Muthulakshmi (Lakshmi) Muthukumarasamy is a Software Architect at Cadence Design Systems. Her research interests include computer architectures, hardware-software co-design and performance modeling. Her current work at Cadence focuses on software modeling, compiler and operating system technologies for Palladium Emulators. She received her MS and PhD from University of Kentucky in 2003 and 2010 respectively. She is a recipient of the UKY RCTF Fellowship (2005-2006), and has served in the Technical Committee as Co-Chair for Cadence Technical Conferences and in the Celebrations Committee for ACM-W-NA.

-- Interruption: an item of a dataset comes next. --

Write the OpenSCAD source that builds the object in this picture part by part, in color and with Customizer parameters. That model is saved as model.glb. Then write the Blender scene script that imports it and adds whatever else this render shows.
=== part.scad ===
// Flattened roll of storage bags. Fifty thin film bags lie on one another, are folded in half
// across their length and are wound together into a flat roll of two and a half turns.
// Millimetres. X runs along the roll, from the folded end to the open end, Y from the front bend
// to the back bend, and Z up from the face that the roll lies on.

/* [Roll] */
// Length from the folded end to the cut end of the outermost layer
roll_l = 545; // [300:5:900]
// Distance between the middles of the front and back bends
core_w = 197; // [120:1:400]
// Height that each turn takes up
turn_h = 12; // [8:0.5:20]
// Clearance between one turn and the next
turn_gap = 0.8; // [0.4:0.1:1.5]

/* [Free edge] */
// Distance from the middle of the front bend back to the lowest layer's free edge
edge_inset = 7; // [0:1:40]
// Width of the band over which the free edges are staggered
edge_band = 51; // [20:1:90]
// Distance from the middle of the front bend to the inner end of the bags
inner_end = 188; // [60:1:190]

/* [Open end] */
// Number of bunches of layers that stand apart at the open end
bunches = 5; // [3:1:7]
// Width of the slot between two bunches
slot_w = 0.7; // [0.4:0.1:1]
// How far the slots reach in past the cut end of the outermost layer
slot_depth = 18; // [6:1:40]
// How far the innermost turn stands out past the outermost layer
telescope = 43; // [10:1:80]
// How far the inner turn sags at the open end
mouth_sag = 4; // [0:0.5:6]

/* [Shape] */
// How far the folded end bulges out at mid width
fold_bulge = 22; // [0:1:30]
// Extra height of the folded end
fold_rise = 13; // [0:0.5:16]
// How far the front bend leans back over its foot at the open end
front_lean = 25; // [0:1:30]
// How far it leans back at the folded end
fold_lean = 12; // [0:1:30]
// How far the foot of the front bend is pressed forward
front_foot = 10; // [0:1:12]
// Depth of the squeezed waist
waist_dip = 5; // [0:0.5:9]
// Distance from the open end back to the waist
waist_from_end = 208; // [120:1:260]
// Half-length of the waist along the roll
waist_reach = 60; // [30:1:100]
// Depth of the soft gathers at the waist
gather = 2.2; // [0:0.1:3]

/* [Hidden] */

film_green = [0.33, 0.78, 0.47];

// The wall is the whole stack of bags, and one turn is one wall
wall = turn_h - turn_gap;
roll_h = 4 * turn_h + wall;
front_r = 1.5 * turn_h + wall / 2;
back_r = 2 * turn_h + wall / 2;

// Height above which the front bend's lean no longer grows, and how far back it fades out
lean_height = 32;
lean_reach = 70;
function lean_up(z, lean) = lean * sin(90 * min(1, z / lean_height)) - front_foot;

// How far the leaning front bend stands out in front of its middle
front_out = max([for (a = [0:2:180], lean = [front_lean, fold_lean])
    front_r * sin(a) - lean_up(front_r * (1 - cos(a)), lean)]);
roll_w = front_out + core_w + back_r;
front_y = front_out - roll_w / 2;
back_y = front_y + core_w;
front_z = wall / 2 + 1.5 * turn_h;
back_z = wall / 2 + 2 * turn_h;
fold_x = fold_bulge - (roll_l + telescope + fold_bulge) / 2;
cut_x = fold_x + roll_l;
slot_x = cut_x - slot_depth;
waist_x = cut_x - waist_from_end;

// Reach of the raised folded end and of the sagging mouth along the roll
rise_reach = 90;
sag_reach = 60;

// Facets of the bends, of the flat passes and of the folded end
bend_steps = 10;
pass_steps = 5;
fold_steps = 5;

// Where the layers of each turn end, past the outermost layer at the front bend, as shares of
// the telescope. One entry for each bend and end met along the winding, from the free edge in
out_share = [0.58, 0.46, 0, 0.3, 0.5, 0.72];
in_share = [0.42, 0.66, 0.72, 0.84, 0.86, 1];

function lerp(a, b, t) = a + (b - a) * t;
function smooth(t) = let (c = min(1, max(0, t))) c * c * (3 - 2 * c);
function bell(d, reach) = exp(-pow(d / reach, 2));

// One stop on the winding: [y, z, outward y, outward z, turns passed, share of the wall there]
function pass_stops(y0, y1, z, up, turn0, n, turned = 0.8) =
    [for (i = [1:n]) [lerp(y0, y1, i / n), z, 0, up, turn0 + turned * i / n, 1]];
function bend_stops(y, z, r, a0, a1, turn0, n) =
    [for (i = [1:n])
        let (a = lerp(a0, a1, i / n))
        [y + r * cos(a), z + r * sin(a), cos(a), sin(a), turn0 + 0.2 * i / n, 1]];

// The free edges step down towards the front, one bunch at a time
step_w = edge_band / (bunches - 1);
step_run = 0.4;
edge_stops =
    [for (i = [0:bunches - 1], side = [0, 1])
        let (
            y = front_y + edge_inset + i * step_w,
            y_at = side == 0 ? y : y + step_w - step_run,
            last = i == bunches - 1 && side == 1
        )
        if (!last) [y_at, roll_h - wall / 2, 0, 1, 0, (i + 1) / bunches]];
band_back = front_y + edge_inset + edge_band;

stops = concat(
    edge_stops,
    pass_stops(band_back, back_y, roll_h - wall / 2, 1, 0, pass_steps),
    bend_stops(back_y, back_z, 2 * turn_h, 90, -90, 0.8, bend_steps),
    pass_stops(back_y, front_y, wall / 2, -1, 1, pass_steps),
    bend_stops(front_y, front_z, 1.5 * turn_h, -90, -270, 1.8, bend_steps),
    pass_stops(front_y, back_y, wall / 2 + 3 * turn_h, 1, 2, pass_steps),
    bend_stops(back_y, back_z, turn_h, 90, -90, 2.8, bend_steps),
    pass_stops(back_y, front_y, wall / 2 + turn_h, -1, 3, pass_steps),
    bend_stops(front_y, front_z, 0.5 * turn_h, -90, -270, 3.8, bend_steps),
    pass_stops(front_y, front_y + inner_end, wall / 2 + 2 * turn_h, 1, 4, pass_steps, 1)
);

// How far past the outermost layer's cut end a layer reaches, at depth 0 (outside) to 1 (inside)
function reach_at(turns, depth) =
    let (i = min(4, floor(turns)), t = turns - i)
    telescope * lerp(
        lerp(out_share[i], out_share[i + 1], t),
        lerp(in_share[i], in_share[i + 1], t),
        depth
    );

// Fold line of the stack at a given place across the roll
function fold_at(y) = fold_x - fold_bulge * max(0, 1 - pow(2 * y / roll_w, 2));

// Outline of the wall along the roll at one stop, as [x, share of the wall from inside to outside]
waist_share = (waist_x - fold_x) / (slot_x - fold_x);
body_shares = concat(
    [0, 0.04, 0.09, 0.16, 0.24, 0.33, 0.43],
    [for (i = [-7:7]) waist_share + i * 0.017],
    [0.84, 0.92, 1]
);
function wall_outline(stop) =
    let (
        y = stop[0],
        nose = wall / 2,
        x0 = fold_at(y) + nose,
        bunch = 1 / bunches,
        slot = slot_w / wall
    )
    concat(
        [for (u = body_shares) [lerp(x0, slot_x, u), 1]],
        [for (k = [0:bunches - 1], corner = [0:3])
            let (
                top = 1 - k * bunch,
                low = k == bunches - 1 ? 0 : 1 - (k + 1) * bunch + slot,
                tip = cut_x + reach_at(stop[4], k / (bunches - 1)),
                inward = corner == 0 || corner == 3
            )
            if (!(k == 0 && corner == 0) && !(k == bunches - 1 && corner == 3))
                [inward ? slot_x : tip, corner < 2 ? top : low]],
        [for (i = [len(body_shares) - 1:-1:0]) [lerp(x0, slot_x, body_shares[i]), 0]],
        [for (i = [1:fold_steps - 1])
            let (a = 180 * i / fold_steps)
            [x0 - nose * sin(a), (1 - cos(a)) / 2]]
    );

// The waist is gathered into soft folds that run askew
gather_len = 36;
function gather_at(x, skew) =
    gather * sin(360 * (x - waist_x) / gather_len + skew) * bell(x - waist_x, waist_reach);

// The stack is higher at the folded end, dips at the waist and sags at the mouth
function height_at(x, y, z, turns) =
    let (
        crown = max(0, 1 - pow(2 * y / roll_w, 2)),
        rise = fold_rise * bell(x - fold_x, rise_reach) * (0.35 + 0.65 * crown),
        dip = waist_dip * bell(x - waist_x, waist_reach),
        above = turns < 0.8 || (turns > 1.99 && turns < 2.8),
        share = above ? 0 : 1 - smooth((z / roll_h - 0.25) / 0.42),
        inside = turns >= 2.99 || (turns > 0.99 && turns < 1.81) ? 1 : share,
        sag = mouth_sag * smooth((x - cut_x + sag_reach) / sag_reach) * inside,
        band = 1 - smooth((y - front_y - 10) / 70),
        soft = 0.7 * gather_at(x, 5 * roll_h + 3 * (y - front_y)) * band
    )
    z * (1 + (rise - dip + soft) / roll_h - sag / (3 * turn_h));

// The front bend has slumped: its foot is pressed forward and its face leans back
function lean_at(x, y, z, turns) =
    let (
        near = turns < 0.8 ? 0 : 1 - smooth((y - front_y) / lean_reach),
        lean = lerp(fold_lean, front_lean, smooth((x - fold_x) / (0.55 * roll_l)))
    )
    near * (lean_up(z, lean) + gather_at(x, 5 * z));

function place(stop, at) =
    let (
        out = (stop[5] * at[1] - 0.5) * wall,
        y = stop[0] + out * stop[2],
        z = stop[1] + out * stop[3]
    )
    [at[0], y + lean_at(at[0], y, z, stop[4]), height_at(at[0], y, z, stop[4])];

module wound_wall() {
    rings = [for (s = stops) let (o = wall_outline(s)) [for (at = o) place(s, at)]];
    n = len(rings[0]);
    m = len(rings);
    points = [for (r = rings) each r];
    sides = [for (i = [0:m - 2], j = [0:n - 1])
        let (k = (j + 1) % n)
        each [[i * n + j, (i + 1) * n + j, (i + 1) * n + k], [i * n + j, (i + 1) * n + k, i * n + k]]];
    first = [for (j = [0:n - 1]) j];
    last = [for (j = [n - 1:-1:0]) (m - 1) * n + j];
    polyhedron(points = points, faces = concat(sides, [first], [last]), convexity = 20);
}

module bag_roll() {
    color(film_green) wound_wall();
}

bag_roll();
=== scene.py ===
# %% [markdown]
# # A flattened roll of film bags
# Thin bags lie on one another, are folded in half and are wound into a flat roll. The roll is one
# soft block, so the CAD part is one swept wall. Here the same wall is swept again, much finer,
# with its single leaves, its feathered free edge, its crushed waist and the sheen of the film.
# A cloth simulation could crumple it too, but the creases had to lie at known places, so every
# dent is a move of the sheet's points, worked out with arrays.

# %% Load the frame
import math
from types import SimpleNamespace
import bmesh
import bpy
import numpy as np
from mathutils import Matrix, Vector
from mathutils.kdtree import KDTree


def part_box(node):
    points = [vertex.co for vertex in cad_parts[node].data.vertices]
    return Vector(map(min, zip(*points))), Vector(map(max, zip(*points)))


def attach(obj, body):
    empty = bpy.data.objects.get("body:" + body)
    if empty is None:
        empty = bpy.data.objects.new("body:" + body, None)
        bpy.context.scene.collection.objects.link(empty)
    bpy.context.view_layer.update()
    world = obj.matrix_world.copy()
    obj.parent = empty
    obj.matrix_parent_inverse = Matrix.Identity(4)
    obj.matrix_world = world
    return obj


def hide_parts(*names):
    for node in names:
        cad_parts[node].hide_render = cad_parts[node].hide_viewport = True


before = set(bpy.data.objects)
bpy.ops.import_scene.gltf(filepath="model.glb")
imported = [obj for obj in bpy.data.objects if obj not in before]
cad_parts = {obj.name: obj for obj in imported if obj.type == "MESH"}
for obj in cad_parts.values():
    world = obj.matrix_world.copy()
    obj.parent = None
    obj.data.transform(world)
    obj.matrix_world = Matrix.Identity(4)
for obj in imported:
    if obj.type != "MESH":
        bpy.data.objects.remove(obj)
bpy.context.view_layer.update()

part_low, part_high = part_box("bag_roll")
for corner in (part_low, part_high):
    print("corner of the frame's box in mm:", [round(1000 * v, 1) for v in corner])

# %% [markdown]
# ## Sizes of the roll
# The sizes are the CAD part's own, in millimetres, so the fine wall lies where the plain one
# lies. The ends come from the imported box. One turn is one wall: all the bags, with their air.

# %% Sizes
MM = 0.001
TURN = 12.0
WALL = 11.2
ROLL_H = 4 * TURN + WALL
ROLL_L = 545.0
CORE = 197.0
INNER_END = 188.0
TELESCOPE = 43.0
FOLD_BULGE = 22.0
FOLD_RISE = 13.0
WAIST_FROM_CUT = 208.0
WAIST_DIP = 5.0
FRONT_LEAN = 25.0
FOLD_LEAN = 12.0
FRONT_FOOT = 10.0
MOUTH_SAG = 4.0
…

Russ Joseph is an Associate Professor of Electrical and Computer Engineering and Computer Science at Northwestern University, working in the areas of computer architecture, microprocessor design for reliability and variability tolerance and power-aware computing.

Panel Moderator:

Atefeh Mehrabi is a PhD candidate in the Electrical and Computer Engineering department at Duke University. She is co-advised by Prof. Daniel Sorin and Prof. Benjamin Lee. Her research is in the area of computer systems and architecture with a focus on design and management strategies for reconfigurable accelerators. She studies challenges of using modern techniques, such as high-level synthesis and partial reconfiguration, to design FPGA accelerators, and proposes solutions to simplify deploying FPGA accelerators at scale. Atefeh spent summer 2020 in Azure Hardware Architecture team at Microsoft and summer 2019 at Architecture Research Group at NVIDIA research as a research intern. She is also a 2019-2020 Cadence Women in Technology Scholarship recipient. She received her M. Sc degree in computer engineering from Duke University in 2018, and her B. Sc degree in electrical engineering from University of Tehran in 2016.